VANDENBERG FOR CONGRESS
Louis Vandenberg - Democrat
California's 44th Congressional District

Encompassing western Riverside County and southern Orange County

"
Restoring Balance to American Politics

Vandenberg on Broadcast Media in America


Note to readers: Our democracy is in crisis because our media is in crisis.  Media in American is the oxygen of democracy.  Because of the manifest failure of corporate media to inform America, people in other countries are often better informed than we are, while our democracy suffocates.  H.L. Menkin said that media, the "Fourth Estate," should "comfort the afflicted and afflict the comfortable."  In today's America, our media "comforts the comfortable and afflicts the afflicted."  It's a failure on every level.  The people that designed our media laws in the 20th century had it right.  Media is too important to be left to the forces of greed and power; it has a special status in our constitution for an important reason.  It needs to be regulated properly and diversified.  This subject has been a passion for me for many years.  In 2003, I wrote this resolution on the subject.  Have a look and let me know what you think.  -- Louis Vandenberg
 

 

 

A resolution on

 Broadcast Media

in the United States of America

and the

Federal Communications Commission

Written by Louis Vandenberg

(Nominee US Congress, 44th CD, Member Riverside and Orange County Democratic Central Committees)

 

Adopted by the

California Democratic Party

2003

 

Now whereas a strong American democracy requires an informed electorate, which depends for news and information upon a fair, honest, accessible and accountable broadcast media, and in awareness that said media has a unique and crucial constitutional role in American society, and

 

Whereas broadcast media honesty, quality and accountability is facilitated and enhanced by a Federal regulatory structure which assures healthy competition fueled by a multiplicity of ownership and featuring a fairness of perspective and content achieved via: 1) a diverse and distributed ownership; 2) the active encouragement of minority voices; 3) the implementation of policies which guarantee citizen media access to present alternative and opposing points of view whenever partisan political opinions or content is presented, and

 

Whereas American broadcast media has, in the last twenty years, undergone an unprecedented consolidation of ownership to the point of virtual monopoly, caused by the grossly mistaken view that media is a commodity or business like any other and that it’s ownership and operation of broadcast frequency spectrum licenses should be de-or-un-regulated, which has resulted in—despite a increased number of channels in cable and satellite services--a grievous loss of content and talent diversity, tens of thousands of broadcast industry jobs, virtually all citizen access, and a derogation of fairness and accuracy to such a degree that, in January 2003, the international organization Reporters without Borders rated the US broadcast media as 17th in the world for overall quality and freedom,

 

Now therefore be it resolved by the California Democratic Party sitting at its 2003 State Convention call upon the California Democratic delegation to the US House of Representatives and the state’s two Democratic Senators to contact the Federal Communications Commission, chaired by Mr.

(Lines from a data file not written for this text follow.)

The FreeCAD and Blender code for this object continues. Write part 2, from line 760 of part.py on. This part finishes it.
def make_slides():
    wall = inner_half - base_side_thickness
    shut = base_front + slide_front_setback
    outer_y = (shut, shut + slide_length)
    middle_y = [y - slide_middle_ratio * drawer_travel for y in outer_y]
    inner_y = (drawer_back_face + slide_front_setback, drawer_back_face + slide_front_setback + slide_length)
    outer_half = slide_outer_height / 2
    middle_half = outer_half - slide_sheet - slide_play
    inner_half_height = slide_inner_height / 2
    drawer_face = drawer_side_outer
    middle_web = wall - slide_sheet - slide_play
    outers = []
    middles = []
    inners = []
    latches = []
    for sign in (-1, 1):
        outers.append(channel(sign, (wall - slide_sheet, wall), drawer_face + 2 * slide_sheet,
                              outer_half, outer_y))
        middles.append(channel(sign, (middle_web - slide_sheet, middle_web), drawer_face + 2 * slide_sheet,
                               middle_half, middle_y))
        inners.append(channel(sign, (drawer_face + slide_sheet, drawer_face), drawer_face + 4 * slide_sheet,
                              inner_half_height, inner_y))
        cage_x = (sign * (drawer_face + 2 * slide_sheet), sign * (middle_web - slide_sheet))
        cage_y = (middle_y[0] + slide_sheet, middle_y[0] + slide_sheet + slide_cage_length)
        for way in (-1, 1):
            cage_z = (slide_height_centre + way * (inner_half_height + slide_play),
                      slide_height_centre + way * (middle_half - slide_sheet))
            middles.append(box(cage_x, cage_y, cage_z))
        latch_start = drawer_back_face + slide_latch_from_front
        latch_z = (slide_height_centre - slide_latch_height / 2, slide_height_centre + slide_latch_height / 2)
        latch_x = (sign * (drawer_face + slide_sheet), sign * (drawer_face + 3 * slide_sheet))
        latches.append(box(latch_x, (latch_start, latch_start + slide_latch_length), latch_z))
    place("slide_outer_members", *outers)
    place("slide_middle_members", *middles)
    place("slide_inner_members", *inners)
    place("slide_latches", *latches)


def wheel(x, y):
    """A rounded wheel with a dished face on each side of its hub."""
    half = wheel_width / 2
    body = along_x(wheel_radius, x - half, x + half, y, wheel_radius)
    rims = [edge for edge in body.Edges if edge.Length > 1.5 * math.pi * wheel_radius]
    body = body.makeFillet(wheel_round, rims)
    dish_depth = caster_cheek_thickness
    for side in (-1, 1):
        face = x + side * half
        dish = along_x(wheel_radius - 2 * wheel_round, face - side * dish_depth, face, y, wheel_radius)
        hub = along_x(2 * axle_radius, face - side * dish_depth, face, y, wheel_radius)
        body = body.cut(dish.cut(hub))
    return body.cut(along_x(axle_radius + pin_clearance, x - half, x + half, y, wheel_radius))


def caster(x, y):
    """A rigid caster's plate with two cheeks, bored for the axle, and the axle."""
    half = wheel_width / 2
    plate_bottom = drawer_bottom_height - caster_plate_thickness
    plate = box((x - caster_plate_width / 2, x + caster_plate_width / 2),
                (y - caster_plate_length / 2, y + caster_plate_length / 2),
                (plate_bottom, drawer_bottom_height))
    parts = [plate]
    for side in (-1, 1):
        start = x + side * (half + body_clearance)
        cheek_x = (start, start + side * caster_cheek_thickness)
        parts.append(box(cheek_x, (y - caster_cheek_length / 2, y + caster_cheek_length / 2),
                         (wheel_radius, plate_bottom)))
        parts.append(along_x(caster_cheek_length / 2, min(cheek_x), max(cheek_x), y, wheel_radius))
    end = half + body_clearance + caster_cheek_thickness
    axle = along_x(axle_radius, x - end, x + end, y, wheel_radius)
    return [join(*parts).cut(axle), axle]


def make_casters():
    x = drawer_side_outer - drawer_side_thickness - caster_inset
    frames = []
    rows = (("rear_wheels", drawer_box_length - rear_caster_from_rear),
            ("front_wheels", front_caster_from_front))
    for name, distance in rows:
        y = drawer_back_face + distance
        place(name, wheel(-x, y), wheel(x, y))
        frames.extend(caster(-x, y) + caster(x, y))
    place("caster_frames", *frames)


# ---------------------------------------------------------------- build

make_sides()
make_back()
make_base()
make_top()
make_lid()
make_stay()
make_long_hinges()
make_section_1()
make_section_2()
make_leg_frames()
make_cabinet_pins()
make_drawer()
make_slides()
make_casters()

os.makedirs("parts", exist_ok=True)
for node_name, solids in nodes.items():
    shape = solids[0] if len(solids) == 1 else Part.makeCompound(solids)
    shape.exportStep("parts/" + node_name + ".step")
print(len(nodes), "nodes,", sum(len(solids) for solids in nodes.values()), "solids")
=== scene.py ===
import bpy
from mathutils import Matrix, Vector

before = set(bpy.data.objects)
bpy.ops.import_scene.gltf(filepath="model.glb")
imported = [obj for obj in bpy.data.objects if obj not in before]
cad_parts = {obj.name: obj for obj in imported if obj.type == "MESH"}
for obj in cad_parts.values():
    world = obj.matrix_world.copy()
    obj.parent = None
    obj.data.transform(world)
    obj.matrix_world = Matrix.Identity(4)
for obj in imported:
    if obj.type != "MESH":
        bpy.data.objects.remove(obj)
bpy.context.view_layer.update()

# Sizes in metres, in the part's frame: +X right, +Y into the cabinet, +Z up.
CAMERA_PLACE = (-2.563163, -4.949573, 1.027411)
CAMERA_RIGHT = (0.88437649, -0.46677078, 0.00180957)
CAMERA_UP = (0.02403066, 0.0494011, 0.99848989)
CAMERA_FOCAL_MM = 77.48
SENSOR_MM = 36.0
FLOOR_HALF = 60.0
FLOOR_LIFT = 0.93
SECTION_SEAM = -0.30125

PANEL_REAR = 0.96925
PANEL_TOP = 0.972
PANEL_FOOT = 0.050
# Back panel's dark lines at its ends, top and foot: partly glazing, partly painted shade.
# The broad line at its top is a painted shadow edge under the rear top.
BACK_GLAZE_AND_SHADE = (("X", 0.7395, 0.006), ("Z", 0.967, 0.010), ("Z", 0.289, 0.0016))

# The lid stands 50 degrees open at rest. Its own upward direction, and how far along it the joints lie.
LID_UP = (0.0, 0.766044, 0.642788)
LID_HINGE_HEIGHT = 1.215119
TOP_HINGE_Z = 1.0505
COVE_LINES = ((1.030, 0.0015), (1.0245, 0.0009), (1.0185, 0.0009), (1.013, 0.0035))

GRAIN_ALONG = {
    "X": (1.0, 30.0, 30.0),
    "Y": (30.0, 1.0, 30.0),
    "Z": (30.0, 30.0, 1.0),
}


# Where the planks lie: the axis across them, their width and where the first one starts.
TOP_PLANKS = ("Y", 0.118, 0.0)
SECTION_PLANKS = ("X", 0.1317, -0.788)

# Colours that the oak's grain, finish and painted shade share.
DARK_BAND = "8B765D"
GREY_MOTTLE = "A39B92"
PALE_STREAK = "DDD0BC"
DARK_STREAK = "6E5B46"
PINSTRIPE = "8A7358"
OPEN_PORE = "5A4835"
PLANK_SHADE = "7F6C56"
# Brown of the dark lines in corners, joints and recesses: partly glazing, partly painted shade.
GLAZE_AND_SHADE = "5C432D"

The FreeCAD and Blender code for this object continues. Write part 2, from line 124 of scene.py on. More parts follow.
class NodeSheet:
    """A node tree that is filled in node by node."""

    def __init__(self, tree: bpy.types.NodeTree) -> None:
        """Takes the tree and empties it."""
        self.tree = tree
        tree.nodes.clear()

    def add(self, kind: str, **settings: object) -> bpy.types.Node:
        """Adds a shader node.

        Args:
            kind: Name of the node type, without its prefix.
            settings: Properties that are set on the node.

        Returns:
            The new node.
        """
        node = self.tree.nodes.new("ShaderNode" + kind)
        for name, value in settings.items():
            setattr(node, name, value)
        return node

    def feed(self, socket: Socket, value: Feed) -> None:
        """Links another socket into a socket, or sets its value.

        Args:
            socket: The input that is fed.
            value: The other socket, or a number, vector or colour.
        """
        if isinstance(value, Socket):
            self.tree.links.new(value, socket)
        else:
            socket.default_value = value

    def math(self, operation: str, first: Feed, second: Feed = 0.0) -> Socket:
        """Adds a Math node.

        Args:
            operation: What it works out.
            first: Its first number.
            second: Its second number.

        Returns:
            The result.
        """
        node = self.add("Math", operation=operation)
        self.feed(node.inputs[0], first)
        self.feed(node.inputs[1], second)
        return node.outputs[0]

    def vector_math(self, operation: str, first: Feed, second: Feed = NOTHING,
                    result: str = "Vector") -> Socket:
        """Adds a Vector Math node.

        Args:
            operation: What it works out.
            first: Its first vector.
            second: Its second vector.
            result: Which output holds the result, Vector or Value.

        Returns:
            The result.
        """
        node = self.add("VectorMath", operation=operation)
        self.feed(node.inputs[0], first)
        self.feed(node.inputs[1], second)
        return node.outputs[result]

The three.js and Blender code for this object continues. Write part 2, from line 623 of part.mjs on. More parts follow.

Michael Powell, and urge them to cease all efforts to further deregulate FCC restrictions which limit ownership, and

 

Therefore be it finally resolved that the California Democratic Party urge the Democratic Party of the United States of America to, as a matter of policy, platform and legislative action to nurture a deep American democracy with a revitalized media licensing and regulatory structure which will:

  1. 1)      Reinstate strong restrictions in media license ownership to prevent anti-competitive practices in both national and local broadcast markets;
  2. 2)      Take all steps to prevent conflicts of interests between corporate ownership and news reporting operations, such that the public may not be informed by news broadcasts which are affected by the profit motive or political agendas of the controlling corporation (e.g.: tobacco companies or defense contractors who own network news operations);
  3. 3)      Recognize that broadcast electromagnetic spectrum is owned collectively by the citizens of the United States of America as is licensed to be used in the best interests of the American people as a whole;
  4. 4)      Reinstate the Fairness Doctrine, which will mandate a process which balances political content and provides access to the broadcast airwaves by those who wish to express alternative, contrary or opposing points of view to those expressed in the course of a broadcast;
  5. 5)      Provide all incentives to aid and encourage the development of secular news, public affairs and informational broadcast stations and networks, both non-commercial and for profit;
  6. 6)      Establish a “trust fund” developed from commercial broadcast license fees to sustain and fund secular non-commercial educational broadcasters such as the Corporation for Public Broadcasting, National Public Radio and other qualified broadcasters and take all steps to maintain their operational independence via non-partisan oversight boards for those entities which would receive such funds.